Jim Brayne, a former chief winemaker and chairman of McWilliams Wine Group, said the group will work with the administrators to find a positive outcome for the business.

“We have not made the decision to enter into voluntary administration lightly,” Brayne said. “A number of factors have contributed to a decline in business performance, including evolving structural market dynamics and capital constraints." 

Evolving structural market dynamics is business gobbledygook for "we read the market wrong". 

In addition to having its base in warm regions when cool-climate regions are very much in vogue, McWilliams is also, in my opinion, very old fashioned in its approach. 

In a fashion industry its labels are dreary and its marketing approach has been dismal in recent years. 

The wines made by Jim Chatto and now Adrian Sparks have been very good - and often excellent value - but the brand has been lacking an excitement factor and had hit and miss media relations. That can be fatal in such a competitive marketplace. 

A very staid company that perhaps lived too much on past glories. That's my take, anyway. There may also have been several other factors of which I am not aware. 

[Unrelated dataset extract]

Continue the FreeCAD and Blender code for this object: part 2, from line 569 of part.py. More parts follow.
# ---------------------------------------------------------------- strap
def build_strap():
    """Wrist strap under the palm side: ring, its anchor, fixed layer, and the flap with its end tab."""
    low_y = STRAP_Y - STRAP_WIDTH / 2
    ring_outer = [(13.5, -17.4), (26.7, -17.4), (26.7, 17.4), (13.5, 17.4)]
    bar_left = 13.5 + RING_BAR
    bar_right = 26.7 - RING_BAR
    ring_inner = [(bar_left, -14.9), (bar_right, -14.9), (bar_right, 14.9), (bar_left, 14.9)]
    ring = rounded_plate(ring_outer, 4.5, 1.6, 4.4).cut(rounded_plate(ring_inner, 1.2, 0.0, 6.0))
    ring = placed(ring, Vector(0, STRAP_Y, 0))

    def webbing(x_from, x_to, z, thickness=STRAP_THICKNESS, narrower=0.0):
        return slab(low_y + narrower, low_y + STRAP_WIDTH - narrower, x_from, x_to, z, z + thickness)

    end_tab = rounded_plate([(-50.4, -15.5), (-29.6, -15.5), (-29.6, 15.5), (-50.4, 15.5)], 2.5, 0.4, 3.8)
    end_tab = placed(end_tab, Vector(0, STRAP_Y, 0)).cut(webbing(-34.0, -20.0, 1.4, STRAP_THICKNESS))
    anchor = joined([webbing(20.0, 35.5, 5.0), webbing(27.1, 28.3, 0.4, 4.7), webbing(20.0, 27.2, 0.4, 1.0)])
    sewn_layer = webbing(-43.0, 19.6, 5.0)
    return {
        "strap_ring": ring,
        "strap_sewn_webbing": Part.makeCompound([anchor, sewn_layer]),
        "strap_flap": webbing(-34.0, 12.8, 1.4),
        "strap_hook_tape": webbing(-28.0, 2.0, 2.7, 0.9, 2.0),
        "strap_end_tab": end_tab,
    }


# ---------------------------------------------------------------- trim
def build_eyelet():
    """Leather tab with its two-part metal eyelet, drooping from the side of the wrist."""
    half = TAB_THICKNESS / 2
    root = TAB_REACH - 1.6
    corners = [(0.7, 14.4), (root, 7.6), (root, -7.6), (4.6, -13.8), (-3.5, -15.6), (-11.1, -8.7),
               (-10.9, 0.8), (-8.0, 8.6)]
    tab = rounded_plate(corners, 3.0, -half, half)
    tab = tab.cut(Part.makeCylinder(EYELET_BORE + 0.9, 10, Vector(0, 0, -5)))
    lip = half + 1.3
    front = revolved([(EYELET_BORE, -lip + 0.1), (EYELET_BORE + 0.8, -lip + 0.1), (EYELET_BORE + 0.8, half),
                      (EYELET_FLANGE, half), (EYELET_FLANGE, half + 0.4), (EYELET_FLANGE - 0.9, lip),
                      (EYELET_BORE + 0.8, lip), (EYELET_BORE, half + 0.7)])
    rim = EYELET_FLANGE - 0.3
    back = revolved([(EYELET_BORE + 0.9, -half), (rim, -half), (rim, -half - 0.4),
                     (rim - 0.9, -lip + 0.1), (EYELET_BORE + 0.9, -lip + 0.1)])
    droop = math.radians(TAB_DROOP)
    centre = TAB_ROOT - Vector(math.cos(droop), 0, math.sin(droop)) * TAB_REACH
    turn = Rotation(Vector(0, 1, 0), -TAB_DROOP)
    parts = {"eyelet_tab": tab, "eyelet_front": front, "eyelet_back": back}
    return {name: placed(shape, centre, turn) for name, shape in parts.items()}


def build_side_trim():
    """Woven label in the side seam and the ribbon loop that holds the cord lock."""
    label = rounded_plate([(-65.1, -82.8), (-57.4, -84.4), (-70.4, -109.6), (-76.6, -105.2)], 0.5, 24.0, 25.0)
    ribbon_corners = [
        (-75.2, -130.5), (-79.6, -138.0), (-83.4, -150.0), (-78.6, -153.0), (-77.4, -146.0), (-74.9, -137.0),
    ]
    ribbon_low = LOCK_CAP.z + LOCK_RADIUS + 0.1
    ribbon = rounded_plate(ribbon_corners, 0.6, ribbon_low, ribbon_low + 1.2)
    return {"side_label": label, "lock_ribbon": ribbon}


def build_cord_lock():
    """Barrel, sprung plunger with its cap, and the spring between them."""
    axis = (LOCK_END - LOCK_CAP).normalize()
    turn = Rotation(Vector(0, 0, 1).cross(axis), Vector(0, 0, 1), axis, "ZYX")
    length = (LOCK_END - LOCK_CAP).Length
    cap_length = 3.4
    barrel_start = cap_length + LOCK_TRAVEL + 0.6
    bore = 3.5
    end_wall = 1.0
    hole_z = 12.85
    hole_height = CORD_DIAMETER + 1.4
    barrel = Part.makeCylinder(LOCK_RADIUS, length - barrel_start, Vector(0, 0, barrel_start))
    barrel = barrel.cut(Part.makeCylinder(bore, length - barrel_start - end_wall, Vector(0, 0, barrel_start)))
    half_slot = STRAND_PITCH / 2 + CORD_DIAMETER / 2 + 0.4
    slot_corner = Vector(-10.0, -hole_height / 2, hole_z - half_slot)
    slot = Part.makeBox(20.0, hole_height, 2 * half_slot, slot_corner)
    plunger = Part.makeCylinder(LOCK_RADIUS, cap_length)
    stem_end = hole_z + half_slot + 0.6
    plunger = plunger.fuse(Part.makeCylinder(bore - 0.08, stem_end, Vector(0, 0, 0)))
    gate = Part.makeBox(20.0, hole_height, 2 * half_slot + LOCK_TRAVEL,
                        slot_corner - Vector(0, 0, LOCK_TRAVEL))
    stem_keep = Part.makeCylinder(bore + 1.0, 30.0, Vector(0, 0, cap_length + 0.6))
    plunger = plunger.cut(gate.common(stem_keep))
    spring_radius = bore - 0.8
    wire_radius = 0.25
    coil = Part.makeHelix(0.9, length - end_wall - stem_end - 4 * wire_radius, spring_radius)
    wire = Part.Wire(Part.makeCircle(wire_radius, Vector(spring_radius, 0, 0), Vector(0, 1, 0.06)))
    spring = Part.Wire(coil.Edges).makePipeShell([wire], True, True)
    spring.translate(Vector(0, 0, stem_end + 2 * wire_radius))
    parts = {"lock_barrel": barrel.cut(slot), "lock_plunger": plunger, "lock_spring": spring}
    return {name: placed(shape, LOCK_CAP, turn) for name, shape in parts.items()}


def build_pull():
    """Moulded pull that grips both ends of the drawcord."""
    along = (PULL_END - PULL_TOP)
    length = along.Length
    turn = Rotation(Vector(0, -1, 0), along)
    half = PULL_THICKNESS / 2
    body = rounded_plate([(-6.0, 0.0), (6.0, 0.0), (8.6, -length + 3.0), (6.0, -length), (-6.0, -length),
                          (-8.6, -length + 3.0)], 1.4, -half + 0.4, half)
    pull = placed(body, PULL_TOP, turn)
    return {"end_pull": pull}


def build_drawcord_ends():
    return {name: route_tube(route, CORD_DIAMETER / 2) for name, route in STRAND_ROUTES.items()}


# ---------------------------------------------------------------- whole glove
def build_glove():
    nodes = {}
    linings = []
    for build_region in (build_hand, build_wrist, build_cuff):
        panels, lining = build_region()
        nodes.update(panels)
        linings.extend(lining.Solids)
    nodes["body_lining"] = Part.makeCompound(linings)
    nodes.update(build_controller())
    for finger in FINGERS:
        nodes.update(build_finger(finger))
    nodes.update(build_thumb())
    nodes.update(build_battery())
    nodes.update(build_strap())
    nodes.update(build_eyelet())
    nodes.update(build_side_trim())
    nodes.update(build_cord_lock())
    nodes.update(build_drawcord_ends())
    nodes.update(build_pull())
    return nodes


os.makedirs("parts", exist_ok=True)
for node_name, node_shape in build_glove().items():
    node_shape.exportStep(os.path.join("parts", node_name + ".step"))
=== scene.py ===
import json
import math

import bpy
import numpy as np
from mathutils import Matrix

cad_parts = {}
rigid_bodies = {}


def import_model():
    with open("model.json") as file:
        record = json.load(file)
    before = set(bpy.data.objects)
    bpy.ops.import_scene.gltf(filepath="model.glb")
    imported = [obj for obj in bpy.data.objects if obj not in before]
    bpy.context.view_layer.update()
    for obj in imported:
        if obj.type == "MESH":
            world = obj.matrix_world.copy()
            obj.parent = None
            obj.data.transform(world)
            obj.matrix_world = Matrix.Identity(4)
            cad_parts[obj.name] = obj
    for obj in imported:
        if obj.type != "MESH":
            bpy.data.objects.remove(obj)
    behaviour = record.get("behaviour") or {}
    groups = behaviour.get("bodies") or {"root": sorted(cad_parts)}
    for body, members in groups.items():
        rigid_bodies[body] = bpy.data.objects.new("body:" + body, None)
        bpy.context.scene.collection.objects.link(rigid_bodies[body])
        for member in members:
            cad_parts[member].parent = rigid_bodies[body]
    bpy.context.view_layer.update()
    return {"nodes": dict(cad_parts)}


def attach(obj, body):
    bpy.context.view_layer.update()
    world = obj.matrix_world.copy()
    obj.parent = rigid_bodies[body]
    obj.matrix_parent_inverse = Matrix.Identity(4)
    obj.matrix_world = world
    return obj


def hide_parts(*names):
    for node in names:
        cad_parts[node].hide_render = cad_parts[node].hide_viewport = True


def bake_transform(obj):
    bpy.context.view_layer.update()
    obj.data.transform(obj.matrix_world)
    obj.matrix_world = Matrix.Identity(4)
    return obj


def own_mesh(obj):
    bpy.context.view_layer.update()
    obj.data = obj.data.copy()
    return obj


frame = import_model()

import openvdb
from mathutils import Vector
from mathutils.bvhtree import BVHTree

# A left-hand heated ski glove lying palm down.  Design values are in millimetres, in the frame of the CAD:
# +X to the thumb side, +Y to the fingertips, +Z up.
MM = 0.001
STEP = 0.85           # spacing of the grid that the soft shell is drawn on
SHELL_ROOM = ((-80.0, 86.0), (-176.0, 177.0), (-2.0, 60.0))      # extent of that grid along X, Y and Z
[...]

The company is also the sole Australian distributor for Champagne Taittinger, Mateus, Henkell and Mionetto. All customers, growers, suppliers and key stakeholders will be contacted directly and a meeting of the creditors of the company is scheduled for Monday, January 20. 

1 comment:

  1. A good read, Winsor. Totally agree about the notion of wine being fashion. Living off past glories doesn’t cut it with today’s wine buyers.